I know it's basically haematite - an oxide of iron - sometimes supplied as a powder, sometimes mixed with wax or grease in a stick to apply to polishing mops, and I know it's used as a final polishing compound on softer metals, leaving a high shine. However, a brief rummage in the interwebs didn't give me a grit size.

I've had a block of it for years - bought it from Axminster's. It leaves a lovely polish on a cutting iron bevel when used on a leather strop, but I've never really been convinced that it sharpens an edge better than a polishing stone does. It doesn't seem to do any harm, but apart from a shiny bevel, I'm not really convinced it does much good either.
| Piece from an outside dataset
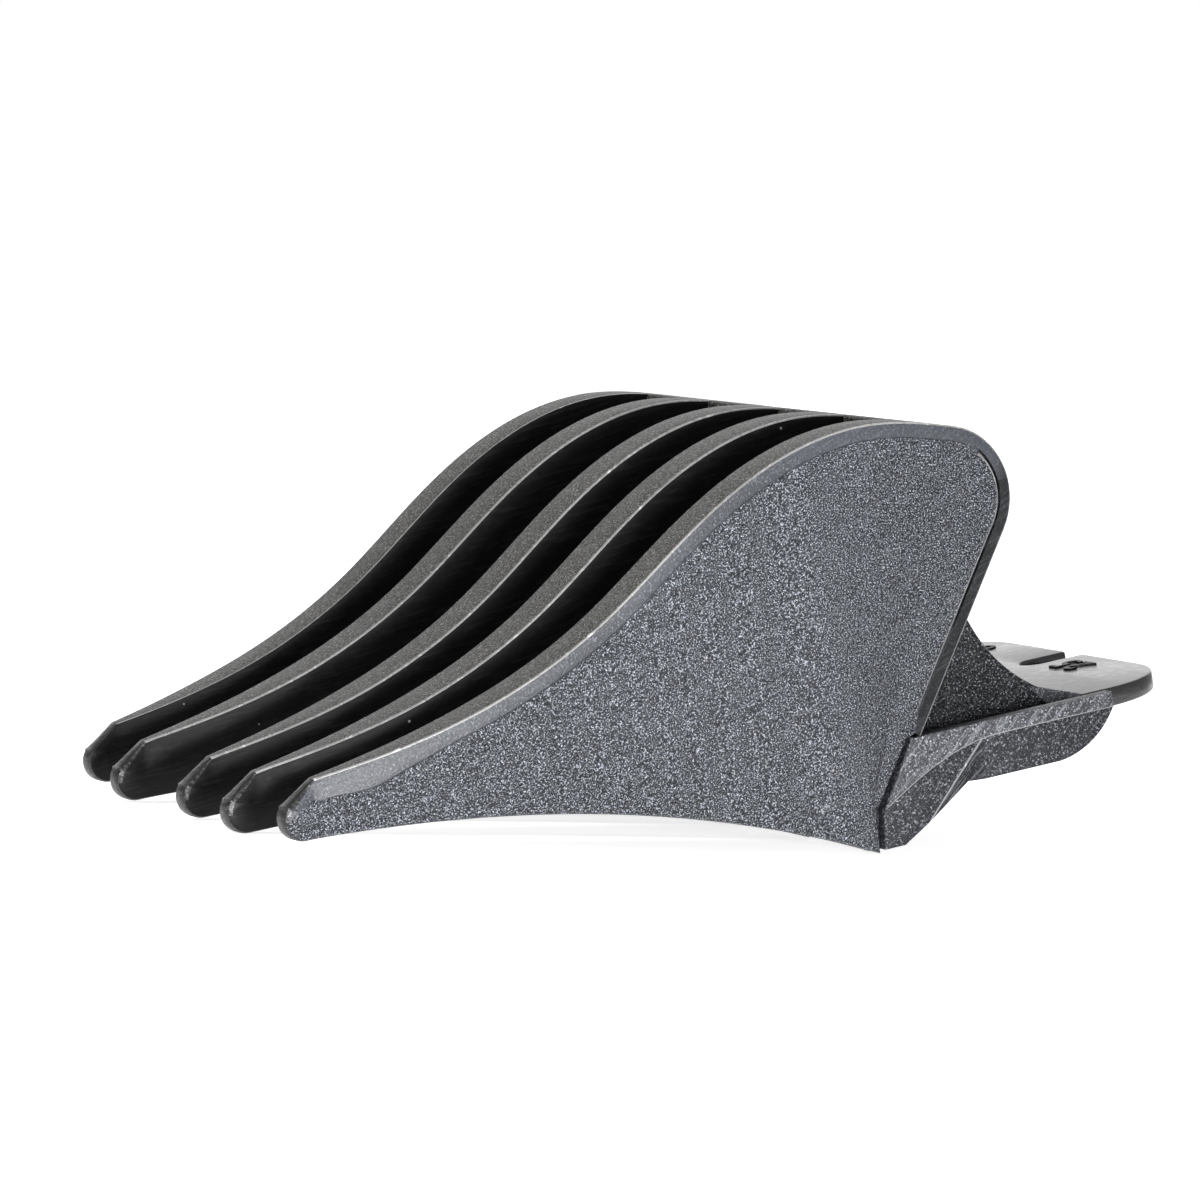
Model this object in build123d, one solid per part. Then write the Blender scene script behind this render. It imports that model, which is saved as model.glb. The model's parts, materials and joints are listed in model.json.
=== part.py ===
"""Slide-on guide comb for a hair clipper: a one-piece moulding, built as its named regions.

Everything is drawn in the blade frame: X runs from the tooth tips to the tongue, Z is square to
the blade seat, and the origin is the top corner of the tooth tips.  At the end the whole comb is
turned onto its noses and heels, the way it stands on a table with the skin side up, and the
origin moves to the middle of its footprint.
"""

import os
from math import asin, atan2, cos, degrees, hypot, pi, radians, sin

from build123d import *

# ---- driving dimensions, millimetres -------------------------------------------------------
TOOTH_THICK = 3.9            # full thickness of a tooth plate
NOSE_THICK = 1.9             # thickness of a tooth at its nose
TAPER_END = 15.0             # x where a tooth reaches its full thickness
TIP_Y = (-19.5, -11.0, -1.5, 11.5, 20.6)     # tooth middles at the tips
ROOT_Y = (-22.35, -11.0, -0.3, 11.6, 22.35)  # tooth middles where they join the body
SETBACK = (0.4, -0.5, 0.0, 0.0, 1.5)         # how far each nose is set back from the common line
TIP_SLOPE = 0.14             # slope of the skin edge at the tips
ROOT_X = 46.0                # x from which the teeth run straight
SKIN_POINTS = ((8.0, 1.35), (16.0, 3.6), (24.0, 7.4), (32.0, 12.75), (40.0, 16.7), (47.5, 17.85))
NOSE_CENTRE = (-1.25, -2.75)
NOSE_RADIUS = 1.65
HEEL = (43.75, -14.45)       # lowest rear corner of the teeth
HAIR_MIDDLE = (20.9, -6.65)  # a point on the arched hair-side edge

CROWN_CENTRE = (53.4, 10.95)  # rounded rear top corner
CROWN_RADIUS = 5.65
CROWN_ENTRY = 17.0           # degrees from vertical where the skin edge meets the crown
REAR_LEAN = 56.0             # degrees of the rear panel from the blade seat
WALL = 1.1                   # crown and rear panel thickness
CROWN_START = 51.5           # x where the hair gaps end under the crown
HEEL_TOP = -10.9             # z where the rear edge of a tooth turns vertical

DECK_TOP = -7.5
DECK_THICK = 1.5
DECK_REAR = 66.7
BAR_REAR = 49.0              # rear face of the bar under the rear panel
BODY_HALF = 17.0             # half width of the swept body and of the tongue
SIDE_WALL = 1.2
SWEEP_POINTS = ((56.9, 6.2), (60.4, -3.9), (66.3, -7.5))

RAIL_OUT = 24.0              # outer face of the rail walls, from the middle
RAIL_THICK = 1.0
BAND_PROUD = 0.3
RAIL_TOP = -6.35
RAIL_BOTTOM = -10.75
RAIL_REAR = 65.5
RAIL_GAP = 0.5               # groove between a side tooth and its rail
BAND_HEIGHT = 1.2

TONGUE_FRONT = 67.1
TONGUE_REAR = 76.3
TONGUE_CORNER = 7.0
SLOT_WIDTH = 2.5
SLOT_END = 71.3
RIDGE_X = 74.4
RIDGE_RADIUS = 0.7
RIDGE_Y = (4.0, 12.0)
MARK_HEIGHT = 0.25
MARK_SIZE = 3.6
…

I'm more inclined to used a bare strop (or palm of hand, or scrap of wood, or whatever else happens to be handy) to chase off the wire edge from a fine India, or use the edge from a slate polishing stone without stropping when I want maximum sharpness.
 
I believe it's similar in size to chromox and again ball shaped particles but not as hard.

I don't know if this adds anything to the debate, but 9 times out of 10 I use a strop to rejuvenate an edge that just beginning to go off instead of honing it. Obviously there comes a point where stropping isn't enough or is taking too long and it's time to re-polish the secondary bevel, but for me the main function of a strop is as a lazy way to extend the working life of an edge between proper sharpenings.

Stropping on the palm of your hand works if you don't have anything else, but it's can come at a price. I now have an irritating persistent lump of hard skin on my left hand that I believe is caused by a deeply embedded metal splinter from doing just that. It's hardly life threatening but I wouldn't recommend it.
 
matthewwh":23mb3ng8 said:
Stropping on the palm of your hand works if you don't have anything else, but it's can come at a price. I now have an irritating persistent lump of hard skin on my left hand that I believe is caused by a deeply embedded metal splinter from doing just that. It's hardly life threatening but I wouldn't recommend it.

It leads to a filthy palm if you do it enough times in a session, too. Eventually the filth ends up on wood.